■ **EXERCISE**:
In full and without alteration, give the listing again.

════

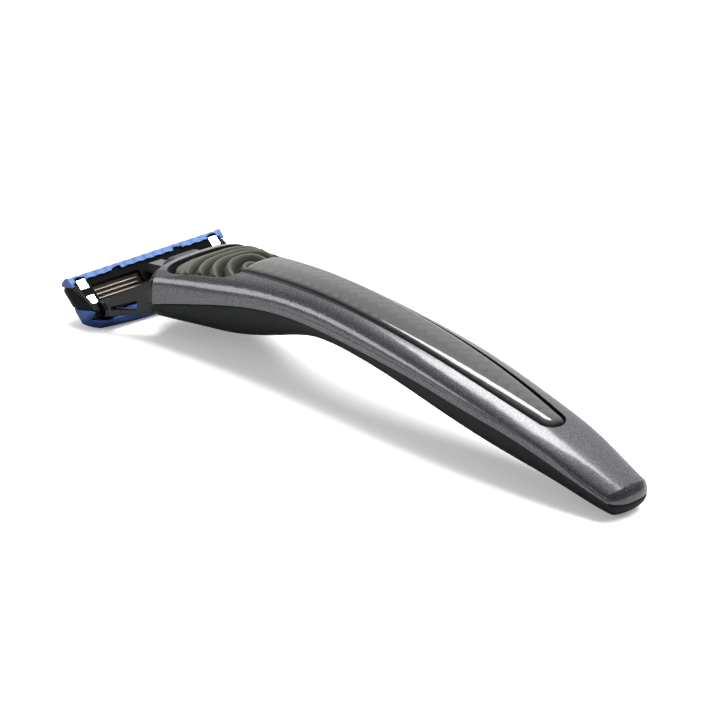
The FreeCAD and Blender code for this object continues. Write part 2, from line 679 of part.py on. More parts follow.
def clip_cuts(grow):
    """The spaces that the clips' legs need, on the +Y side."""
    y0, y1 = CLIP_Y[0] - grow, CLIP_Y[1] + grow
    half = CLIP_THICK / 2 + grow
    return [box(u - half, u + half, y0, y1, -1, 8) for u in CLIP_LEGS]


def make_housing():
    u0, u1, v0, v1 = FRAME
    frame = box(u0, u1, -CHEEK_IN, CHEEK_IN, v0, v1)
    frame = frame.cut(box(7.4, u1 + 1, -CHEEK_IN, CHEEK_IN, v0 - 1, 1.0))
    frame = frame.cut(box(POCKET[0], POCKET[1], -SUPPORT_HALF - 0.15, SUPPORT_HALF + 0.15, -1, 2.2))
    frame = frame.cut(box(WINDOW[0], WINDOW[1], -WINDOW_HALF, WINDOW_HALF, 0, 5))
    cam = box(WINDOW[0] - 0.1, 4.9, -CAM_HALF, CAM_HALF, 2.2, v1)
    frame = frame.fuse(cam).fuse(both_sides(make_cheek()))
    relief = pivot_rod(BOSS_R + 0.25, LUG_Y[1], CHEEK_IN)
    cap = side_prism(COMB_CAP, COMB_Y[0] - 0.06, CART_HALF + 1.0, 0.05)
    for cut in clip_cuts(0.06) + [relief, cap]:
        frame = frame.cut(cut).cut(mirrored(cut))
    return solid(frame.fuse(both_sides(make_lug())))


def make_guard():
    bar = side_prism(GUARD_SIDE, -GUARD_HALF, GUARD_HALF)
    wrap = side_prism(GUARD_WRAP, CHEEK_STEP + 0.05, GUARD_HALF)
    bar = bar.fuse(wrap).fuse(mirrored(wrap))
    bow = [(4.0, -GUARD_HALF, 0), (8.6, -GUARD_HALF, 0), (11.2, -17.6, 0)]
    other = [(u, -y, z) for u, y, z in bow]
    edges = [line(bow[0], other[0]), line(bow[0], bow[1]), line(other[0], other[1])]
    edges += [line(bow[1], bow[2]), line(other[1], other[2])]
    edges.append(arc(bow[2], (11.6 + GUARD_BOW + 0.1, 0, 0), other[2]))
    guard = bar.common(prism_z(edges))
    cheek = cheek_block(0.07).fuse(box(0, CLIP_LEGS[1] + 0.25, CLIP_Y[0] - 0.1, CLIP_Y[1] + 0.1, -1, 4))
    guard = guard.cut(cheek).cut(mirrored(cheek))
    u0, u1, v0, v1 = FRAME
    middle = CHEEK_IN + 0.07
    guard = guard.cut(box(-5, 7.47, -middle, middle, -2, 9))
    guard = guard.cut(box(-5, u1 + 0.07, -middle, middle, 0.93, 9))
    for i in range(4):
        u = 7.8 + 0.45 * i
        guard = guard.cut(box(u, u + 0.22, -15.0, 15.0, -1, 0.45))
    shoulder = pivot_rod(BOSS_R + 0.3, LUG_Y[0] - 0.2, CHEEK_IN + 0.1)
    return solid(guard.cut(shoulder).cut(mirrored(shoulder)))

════

■ **EXERCISE SOLUTION**:
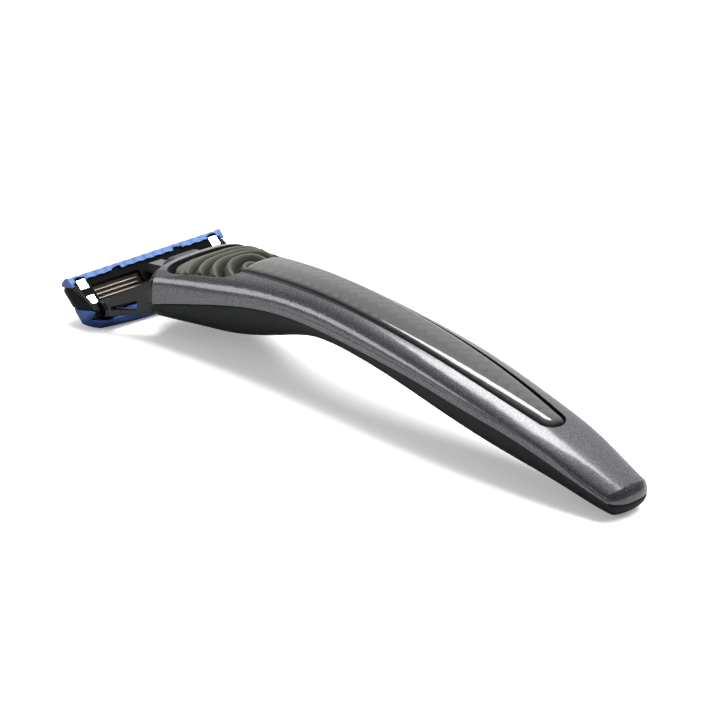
The FreeCAD and Blender code for this object continues. Write part 2, from line 679 of part.py on. More parts follow.
def clip_cuts(grow):
    """The spaces that the clips' legs need, on the +Y side."""
    y0, y1 = CLIP_Y[0] - grow, CLIP_Y[1] + grow
    half = CLIP_THICK / 2 + grow
    return [box(u - half, u + half, y0, y1, -1, 8) for u in CLIP_LEGS]


def make_housing():
    u0, u1, v0, v1 = FRAME
    frame = box(u0, u1, -CHEEK_IN, CHEEK_IN, v0, v1)
    frame = frame.cut(box(7.4, u1 + 1, -CHEEK_IN, CHEEK_IN, v0 - 1, 1.0))
    frame = frame.cut(box(POCKET[0], POCKET[1], -SUPPORT_HALF - 0.15, SUPPORT_HALF + 0.15, -1, 2.2))
    frame = frame.cut(box(WINDOW[0], WINDOW[1], -WINDOW_HALF, WINDOW_HALF, 0, 5))
    cam = box(WINDOW[0] - 0.1, 4.9, -CAM_HALF, CAM_HALF, 2.2, v1)
    frame = frame.fuse(cam).fuse(both_sides(make_cheek()))
    relief = pivot_rod(BOSS_R + 0.25, LUG_Y[1], CHEEK_IN)
    cap = side_prism(COMB_CAP, COMB_Y[0] - 0.06, CART_HALF + 1.0, 0.05)
    for cut in clip_cuts(0.06) + [relief, cap]:
        frame = frame.cut(cut).cut(mirrored(cut))
    return solid(frame.fuse(both_sides(make_lug())))


def make_guard():
    bar = side_prism(GUARD_SIDE, -GUARD_HALF, GUARD_HALF)
    wrap = side_prism(GUARD_WRAP, CHEEK_STEP + 0.05, GUARD_HALF)
    bar = bar.fuse(wrap).fuse(mirrored(wrap))
    bow = [(4.0, -GUARD_HALF, 0), (8.6, -GUARD_HALF, 0), (11.2, -17.6, 0)]
    other = [(u, -y, z) for u, y, z in bow]
    edges = [line(bow[0], other[0]), line(bow[0], bow[1]), line(other[0], other[1])]
    edges += [line(bow[1], bow[2]), line(other[1], other[2])]
    edges.append(arc(bow[2], (11.6 + GUARD_BOW + 0.1, 0, 0), other[2]))
    guard = bar.common(prism_z(edges))
    cheek = cheek_block(0.07).fuse(box(0, CLIP_LEGS[1] + 0.25, CLIP_Y[0] - 0.1, CLIP_Y[1] + 0.1, -1, 4))
    guard = guard.cut(cheek).cut(mirrored(cheek))
    u0, u1, v0, v1 = FRAME
    middle = CHEEK_IN + 0.07
    guard = guard.cut(box(-5, 7.47, -middle, middle, -2, 9))
    guard = guard.cut(box(-5, u1 + 0.07, -middle, middle, 0.93, 9))
    for i in range(4):
        u = 7.8 + 0.45 * i
        guard = guard.cut(box(u, u + 0.22, -15.0, 15.0, -1, 0.45))
    shoulder = pivot_rod(BOSS_R + 0.3, LUG_Y[0] - 0.2, CHEEK_IN + 0.1)
    return solid(guard.cut(shoulder).cut(mirrored(shoulder)))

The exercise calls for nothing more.